KKK zachęca do tego, by w harmonii znaków wykorzystać aspekty kulturowe, obecne w danym regionie, np. śpiewy ludowe. W całej Polsce praktycznie wykonuje się te same pieśni, które powstały czasem nawet kilkaset lat temu, jak chociażby pieśń Jana Kochanowskiego „Czego chcesz od nas Panie, za Twe hojne dary„. Wykorzystanie tego typu utworów sprawia, iż modlący się chętniej aktywnie uczestniczą w przeżywaniu liturgii.
Nie tylko organy
Organy są obecne w kościołach od V w., a oficjalnie od wieku VII, kiedy to wprowadził je do liturgii papież Witalian. Do dziś są głównym instrumentem akompaniującym podczas nabożeństw. Ich dźwięk jest bardzo głęboki, przejmujący i trafia wprost do duszy człowieka (o ile organista potrafi całe to piękno wydobyć z instrumentu).
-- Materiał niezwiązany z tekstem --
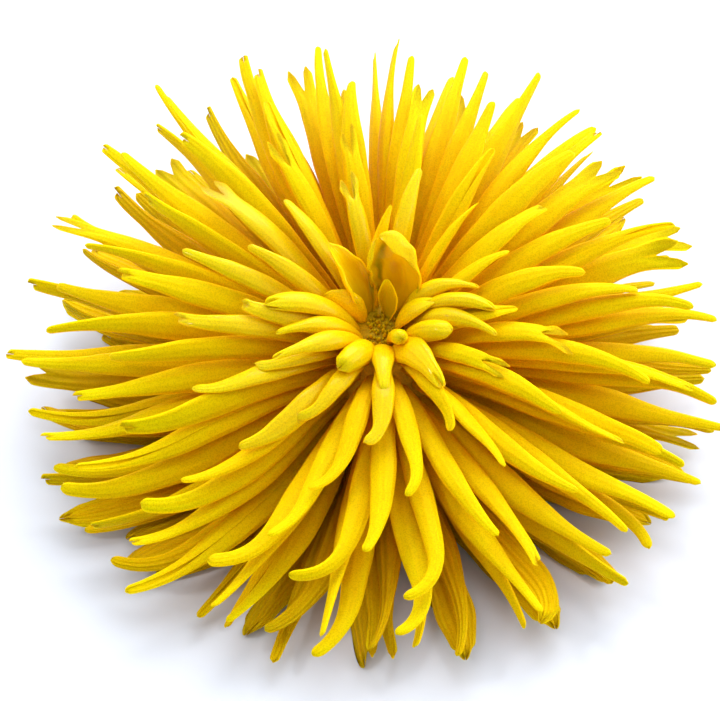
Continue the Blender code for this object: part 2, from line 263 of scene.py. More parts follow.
# How the florets beside the eye are formed, in the solids' order: width along the floret, width and
# thickness against the solid's, blunt, lean in degrees, and what else sets one apart from a plain
# rolled quill. Notches and ragged rims are in millimetres here.
HEART_FORMS = (
    (TAPER_WIDTH, 1.45, 1.7, 1.0, 180, {}),
    (PLUMP_WIDTH, 1.15, 1.9, 1.2, 150, {"notch": 0.8, "teeth": 3.0}),
    (SPIKE_WIDTH, 1.12, 1.8, 0.7, 200, {"notch": 1.3, "teeth": 2.0}),
    (SPIKE_WIDTH, 1.12, 1.8, 0.7, 210, {"notch": 0.4, "teeth": 2.0}),
    (HEART_WIDTH, 1.15, 1.4, 0.6, 190, {"notch": 2.4, "teeth": 4.0, "slit": 0.12, "ragged": 0.3}),
    (LEAF_WIDTH, 1.25, 1.6, 0.5, 120, {"notch": 0.5, "teeth": 2.0, "slit": 0.50}),
    (
        LEAF_WIDTH, 1.15, 1.3, 0.8, 24,
        {"notch": 0.4, "teeth": 2.0, "slit": 0.38, "ragged": 0.5, "waver": 0.12, "rib": 0.06},
    ),
    (
        HOOD_WIDTH, 1.15, 2.3, 2.6, -26,
        {"notch": 0.3, "teeth": 2.0, "slit": 0.42, "hood": 0.35, "fold": 0.80, "waver": 0.10, "rib": 0.07},
    ),
    (SPIKE_WIDTH, 1.05, 1.8, 0.6, 160, {"notch": 0.7, "teeth": 4.0}),
    (HEART_WIDTH, 1.05, 1.7, 1.0, 130, {"notch": 1.6, "teeth": 3.0, "slit": 0.10}),
    (SPIKE_WIDTH, 1.10, 1.8, 0.8, 190, {"notch": 0.4, "teeth": 2.0}),
    (PLUMP_WIDTH, 1.10, 1.9, 1.4, 170, {"notch": 0.2, "teeth": 2.0}),
    (TAPER_WIDTH, 1.45, 1.3, 0.6, 195, {"notch": 2.6, "teeth": 3.0, "slit": 0.26}),
    (MOUTH_WIDTH, 1.10, 1.45, 1.25, 180, {"close": 0.985}),
    (LEAF_WIDTH, 1.50, 1.5, 0.5, 160, {"notch": 1.9, "teeth": 2.0, "slit": 0.40}),
    (LEAF_WIDTH, 1.35, 1.3, 0.5, -35, {"notch": 0.2, "slit": 0.42}),
    (LEAF_WIDTH, 0.95, 1.6, 0.5, 200, {"notch": 0.2, "slit": 0.30}),
)

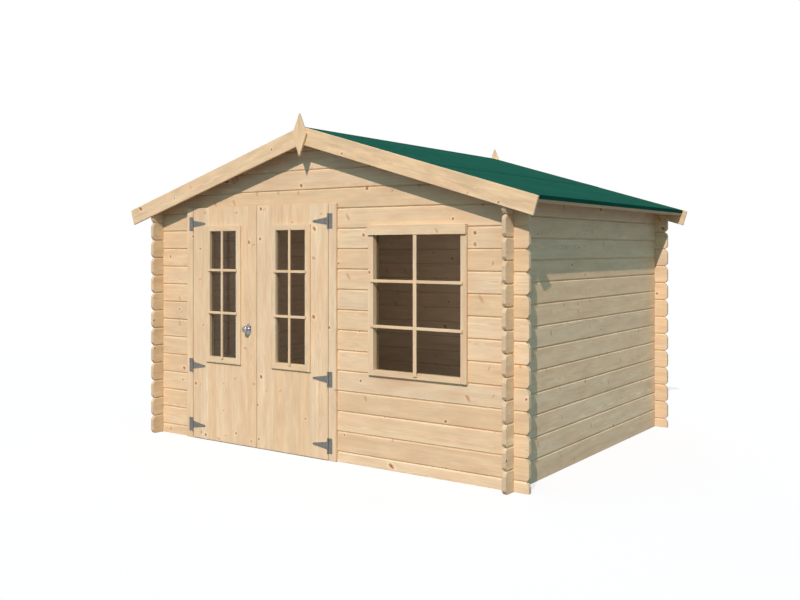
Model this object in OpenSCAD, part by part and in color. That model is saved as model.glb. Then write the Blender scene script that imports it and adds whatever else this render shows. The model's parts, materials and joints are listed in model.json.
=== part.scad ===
// Small log cabin: interlocked log walls, a low gable roof and a pair of glazed front doors.
// X runs along the front, Y from front to back and Z up. The origin is on the ground at the
// centre of the walls, and the front faces -Y.

/* [Walls] */
// Width over the outer faces of the side walls
wall_w = 3200; // [2660:10:4200]
// Depth over the outer faces of the front and rear walls
wall_d = 2510; // [2000:10:3600]
// Thickness of a log
log_t = 28; // [24:1:44]
// Height of one log course
log_h = 140; // [115:1:170]
// Courses in each side wall
side_courses = 13; // [11:1:16]
// How far the log ends stand out past the wall that they cross
stub = 102; // [60:1:140]
// Bevel on the corners of a log end, along the log
stub_bevel = 25; // [8:1:32]
// Bevel along the long edges of a log
log_bevel = 8; // [1:1:8]
// Height of the tongue on top of a log
tongue_h = 7; // [4:1:10]
// Thickness of the tongue
tongue_t = 9; // [6:1:12]

/* [Roof] */
// Slope of the roof in degrees
roof_slope = 16.58; // [12:0.01:25]
// How far the roof boards run out past the side walls, level
eave_out = 183; // [120:1:260]
// Thickness of the roof boards
roof_t = 22; // [15:1:30]
// Thickness of the roofing felt
felt_t = 3; // [2:0.5:5]
// How far the felt turns down over the edge of the roof boards
felt_drop = 20; // [5:1:21]
// Thickness of the batten under the edge of the roof boards
batten_t = 20; // [15:1:30]
// Width of that batten along the slope
batten_w = 40; // [30:1:60]
// Thickness of a purlin
purlin_t = 44; // [33:1:60]
// Depth of a purlin
purlin_h = 98; // [80:1:150]
// Distance of the side purlins from the ridge, level
purlin_x = 790; // [600:1:1000]
// How far the ends of the purlins stop short of the ends of the roof
purlin_in = 40; // [0:1:60]
// Width of a barge board
barge_w = 120; // [90:1:160]
// Thickness of the barge boards and of the finials
barge_t = 19; // [15:1:28]
// How far a barge board stands up past the felt
barge_up = 2; // [0:1:25]
// How far a barge board runs down past the edge of the roof
barge_past = 34; // [0:1:60]
// Width of a finial
finial_w = 128; // [80:1:180]
// Height of a finial
finial_h = 303; // [200:1:400]
// Height of a finial's widest point above its lower tip
finial_belly = 157; // [100:1:220]
// How far a finial stands up past the peak of the barge boards
finial_up = 89; // [40:1:140]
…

Jednak dopuszcza się użycie innych instrumentów, o ile – to ważne – nie powodują zgorszenia lub rozproszenia w modlitwie u wiernych. Jako instrumenty dodatkowe pierwszeństwo mają instrumenty smyczkowe oraz flety. Mają łagodny dźwięk, którego brzmienie odpręża i wprowadza w kontemplacyjny nastrój. Następnie można użyć gitary lub innych instrumentów szarpanych. Wyjątkiem tutaj będzie gitara elektryczna, która jako instrument ściśle związany z muzyką rozrywkową, ma dźwięk zbyt głośny i ostry, by uczestniczyć w liturgii. Gitara, wspomagana umiejętnościami grającego, jest wspaniałym akompaniatorem dla śpiewu, mając tę przewagę nad organami, że nadaje rytm i puls muzyce. Dopuszczalne są też wszelkie instrumenty związane z wcześniej opisywanym aspektem kulturowym, bo trudno by było zabronić gry na bębnach niektórym plemionom afrykańskim, jeżeli jest to ich jedyny instrument akompaniujący.
Nie dopuszcza się oficjalnie (w Polsce) do grania na takich instrumentach, jak fortepian, mandolina, akordeon, wspomniana już gitara elektryczna, perkusja, wibrafon czy też saksofon. Oczywiście nie jest to zakaz ścisły i gromy z jasnego nieba na nas nie spadną, gdy ich użyjemy. Jednak najważniejsze jest to, o czym już pisałem. Należy swoją grą zachęcać do modlitwy, a nie przeszkadzać, czy co gorsza – gorszyć.
Trzeba jeszcze pamiętać o jednej rzeczy – muzyka w czasie liturgii musi być na żywo, wszelki playback jest niedopuszczalny.